Pegues intends to add to all those totals in the remaining seven games of his senior season. Through the first five contests he says State's defensive scheme didn't have him playing as much in the middle-field as he did in 2007. The type of blitz packages the Bulldogs have run this year haven't called for the same sort of safety-help that set up some of Pegues' previous picks. And something else, he notes.
"I think we've been sitting back trying not to give up the big play and come up and tackle the guys when they catch the ball instead of being more aggressive. I think this week we really have to get back to breaking on the ball and being aggressive and just taking chances. And maybe we'll start getting some of those lucky bounces."
Even some picks-for-six, maybe, against the SEC's top team in terms of turnover margin. At the same time Pegues says the defense can't run wild this particular weekend for that very reason. "They (Vanderbilt) have two good athletic quarterbacks, if the play breaks down they can tuck the ball and run and get extra yards. You have to be real disciplined, you know. If you've got a guy spying on the quarterback he has to do that, and the secondary guys stay on their man when the quarterback starts to scramble. Or he'll pull it up and throw it down the field.
"We have to read our keys and play really sound and don't have any MA's (Missed Assignments). Because if we do they have the players to burn us."
READY TO RUN (IT BACK): Of course Pegues would like to do some burning of his own this week. Such as on punt returns. He's had a few chances to make gains on such possession exchanges, with a 10-yarder at Georgia Tech and four returns for 30 net yards against SE Louisiana. But on the whole opportunities have been scarce this season because opponents just don't want to take the risk and give State's best all-around athlete a chance to do damage this way.
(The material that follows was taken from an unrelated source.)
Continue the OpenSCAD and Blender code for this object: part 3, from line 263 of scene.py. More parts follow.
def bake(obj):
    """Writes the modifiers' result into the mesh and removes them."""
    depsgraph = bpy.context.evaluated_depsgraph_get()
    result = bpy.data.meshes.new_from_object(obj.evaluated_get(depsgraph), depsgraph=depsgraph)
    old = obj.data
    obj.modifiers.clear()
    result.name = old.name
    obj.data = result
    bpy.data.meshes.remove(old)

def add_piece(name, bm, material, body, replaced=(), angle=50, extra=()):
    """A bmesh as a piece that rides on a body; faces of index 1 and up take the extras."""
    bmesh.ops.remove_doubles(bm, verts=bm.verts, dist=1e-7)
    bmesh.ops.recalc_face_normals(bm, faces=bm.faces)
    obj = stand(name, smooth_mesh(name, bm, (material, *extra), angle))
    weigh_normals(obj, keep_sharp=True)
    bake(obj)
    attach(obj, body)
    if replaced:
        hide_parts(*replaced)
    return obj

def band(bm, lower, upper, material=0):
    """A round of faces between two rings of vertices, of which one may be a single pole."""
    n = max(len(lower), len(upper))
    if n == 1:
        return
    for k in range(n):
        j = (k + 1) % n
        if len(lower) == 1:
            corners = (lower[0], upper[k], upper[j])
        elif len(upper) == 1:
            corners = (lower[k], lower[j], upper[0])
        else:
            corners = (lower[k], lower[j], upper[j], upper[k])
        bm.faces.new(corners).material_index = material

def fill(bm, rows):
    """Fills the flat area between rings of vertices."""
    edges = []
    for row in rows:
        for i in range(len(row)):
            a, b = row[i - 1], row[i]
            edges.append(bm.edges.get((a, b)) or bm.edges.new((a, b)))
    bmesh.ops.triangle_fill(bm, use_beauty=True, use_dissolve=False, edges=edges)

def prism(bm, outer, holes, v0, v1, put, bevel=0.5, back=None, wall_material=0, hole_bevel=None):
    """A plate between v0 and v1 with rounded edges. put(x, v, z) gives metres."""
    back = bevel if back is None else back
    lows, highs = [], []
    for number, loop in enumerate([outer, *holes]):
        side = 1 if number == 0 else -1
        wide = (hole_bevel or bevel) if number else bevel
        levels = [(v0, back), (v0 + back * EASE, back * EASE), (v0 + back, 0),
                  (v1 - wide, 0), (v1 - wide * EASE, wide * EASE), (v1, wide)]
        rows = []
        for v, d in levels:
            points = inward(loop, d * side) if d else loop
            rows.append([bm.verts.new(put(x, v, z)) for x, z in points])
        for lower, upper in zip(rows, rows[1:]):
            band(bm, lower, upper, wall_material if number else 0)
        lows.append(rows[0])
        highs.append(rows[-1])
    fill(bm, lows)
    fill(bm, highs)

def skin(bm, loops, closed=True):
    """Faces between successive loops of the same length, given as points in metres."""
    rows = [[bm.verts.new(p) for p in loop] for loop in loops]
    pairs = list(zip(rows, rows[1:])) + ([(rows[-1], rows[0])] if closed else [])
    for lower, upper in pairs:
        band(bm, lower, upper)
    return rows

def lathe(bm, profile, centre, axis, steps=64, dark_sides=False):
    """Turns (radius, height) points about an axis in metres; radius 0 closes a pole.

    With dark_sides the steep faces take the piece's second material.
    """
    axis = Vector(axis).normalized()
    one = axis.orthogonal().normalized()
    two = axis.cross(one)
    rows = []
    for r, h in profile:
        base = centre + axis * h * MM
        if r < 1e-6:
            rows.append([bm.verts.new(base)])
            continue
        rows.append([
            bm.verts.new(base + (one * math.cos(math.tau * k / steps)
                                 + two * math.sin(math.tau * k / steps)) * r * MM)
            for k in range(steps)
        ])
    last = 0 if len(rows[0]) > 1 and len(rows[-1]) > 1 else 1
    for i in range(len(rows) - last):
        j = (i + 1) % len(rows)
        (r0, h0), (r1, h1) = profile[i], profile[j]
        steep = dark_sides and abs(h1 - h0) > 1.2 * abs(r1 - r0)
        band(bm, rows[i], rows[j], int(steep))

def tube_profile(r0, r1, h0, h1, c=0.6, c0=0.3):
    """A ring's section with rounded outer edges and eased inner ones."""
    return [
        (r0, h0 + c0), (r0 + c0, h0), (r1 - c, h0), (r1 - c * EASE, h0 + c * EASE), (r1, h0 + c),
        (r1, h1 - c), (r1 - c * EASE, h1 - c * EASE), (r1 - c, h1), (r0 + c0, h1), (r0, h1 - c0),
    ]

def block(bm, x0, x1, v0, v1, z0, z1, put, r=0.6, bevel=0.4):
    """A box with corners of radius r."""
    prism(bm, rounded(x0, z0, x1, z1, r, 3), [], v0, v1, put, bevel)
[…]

"They've been hanging the balls high and giving the punt team a chance to get down there and get in my face a lot," Pegues said. Even at times other teams trade some field position (Ga.Tech just netted 105 yards on three punts) in favor of coverage. It's frustrating, Pegues said, but he can't let it spur him into trying anything reckless either. As he noted in a frame-by-frame review of his game-changing return in the 2007 Egg Bowl, for an article to appear in this month's issue, punt runbacks can't be forced. They develop, or don't, and the return man has to take what is there.
"I'm not going to try to press it, I'm going to let the game come to me. And hopefully they'll boom a couple this week and I'll be able to get a good little return on them."
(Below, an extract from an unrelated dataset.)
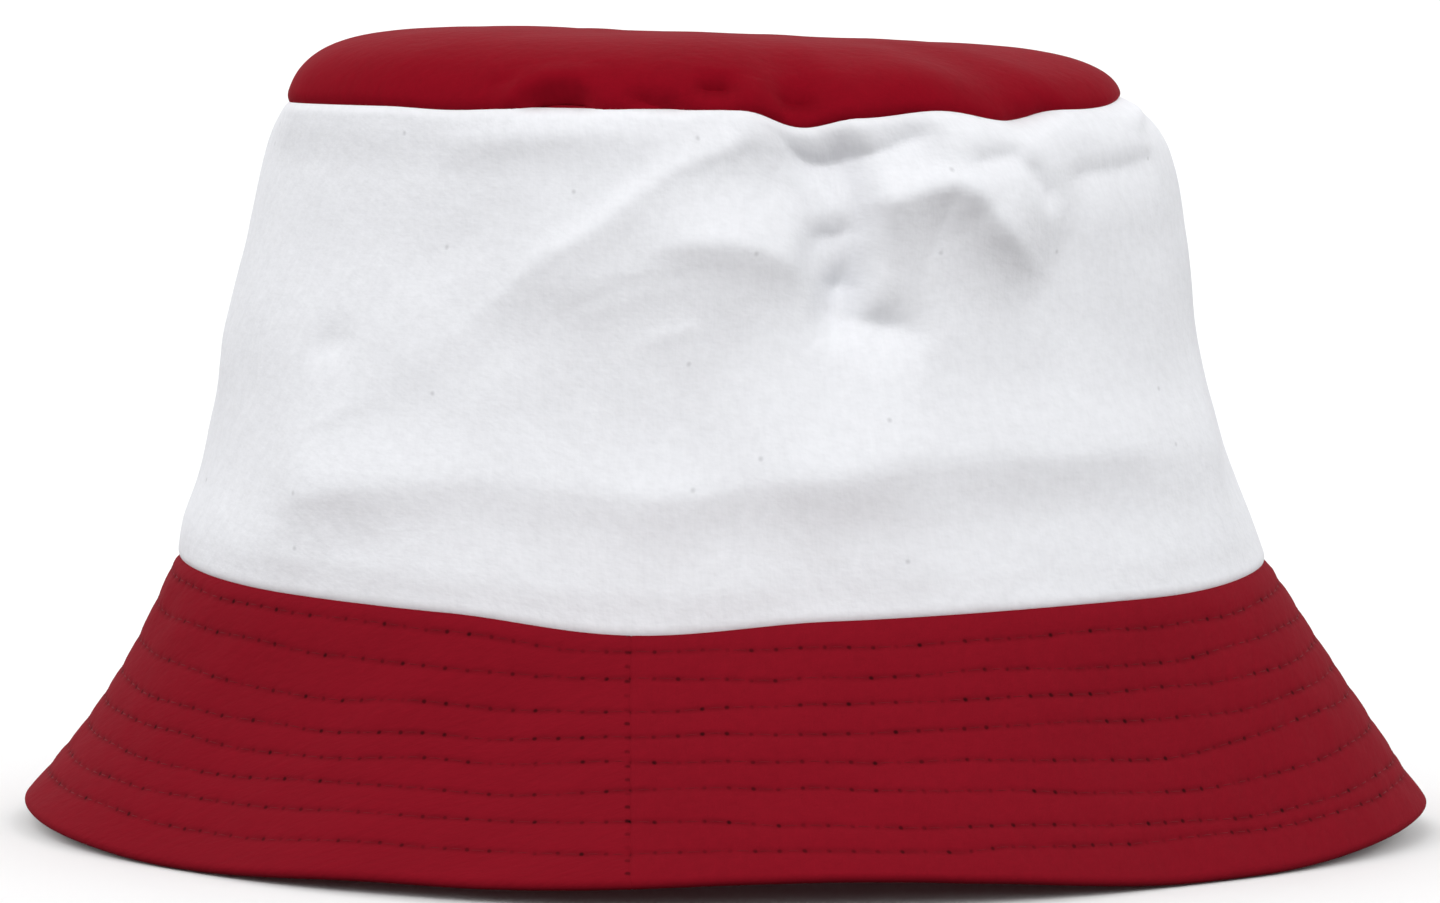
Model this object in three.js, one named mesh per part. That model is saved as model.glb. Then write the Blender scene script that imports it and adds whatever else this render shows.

TOP OF THE CHARTS: He was already in the lead playing outside. But moving to middle linebacker has only increased Dominic Douglas' tackle totals this year. The senior is up to 36 total stops, including a career-best 11 in the LSU game.
Which means Douglas has put some distance between himself and the rest of the defensive pack. "They're trying to catch up with me. But I pride myself on having a good nose for the ball and I believe at the end of the day I'll be on top of it." Especially now that he is at MLB, the spot that normally finishes first in total tackles at the end of the season. Douglas knows this from the other side because last year, working the weak-side, he came in second to MLB Jamar Chaney 89 to 78.
Now after two games at WLB, Douglas has inherited Chaney's spot after his classmate suffered a season-ending ankle injury. "My closest competitor is (SLB) K.J. Wright," said Douglas. "I keep up with my competitors! Like always in the linebacker corps we go back-and-forth on who is at the top of which category and everything. He's leading me in tackles for loss."
Which points to something Douglas sacrificed with his move to the middle. At weak-side he was free, or freer, to attack the ball behind the line and chase quarterbacks. Now he has to stay put longer while Wright and Karlin Brown or Terrell Johnson—or any of the safeties—go for the more dramatic plays. Wright currently has 6.0 stops behind the line, Douglas 3.5.
"It's kind of hard to get a tackle for loss at middle linebacker," Douglas said. "But I'm not going to let that me set me back, I'm going to try to be on top of that category also. I'm going to do my best, I believe I can get it."
And practically speaking, with State struggling to make enough such plays rushing only the front three or four, the linebackers—including Douglas—may have to be given longer leashes in such situations. He'd welcome the chance to go chase a quarterback, but Douglas adds that such plays have to be picked very, very carefully…especially against a clever couple of Vanderbilt quarterbacks who have made a knack of avoiding trouble and evading sacks.
"It's all about discipline; knowing your assignment, if you have the quarterback get the quarterback, if you have the running back get the running back," he said. "Chris Nickson is a quick guy and Mackenzi Adams ain't slacking!"
INJURY UPDATE: OC J. C. Brignone bruised a knee in Tuesday's practice, when a teammate fell on the back of his leg in an inside drill. Brignone spent Wednesday in treatment and left on crutches. "Y'all didn't see this!" he said, grinning, at reporters waiting to talk to the coach after practice in the designated interview area outside Shira. "I'll be ready!"
His coach agrees. "He's a little sore on his knee, I'm expecting him to play Saturday," Croom said.
DTs Jessie Bowman and LaMarcus Williams remained in limited-purple for Wednesday's practice, both with back issues. OG Mike Gates dropped back down to limited-yellow status purely as a precaution, while TE Marcus Green (hip) did not practice with his unit today. S Zach Smith was upgraded to full-status, after being limited two days with a practice concussion last week.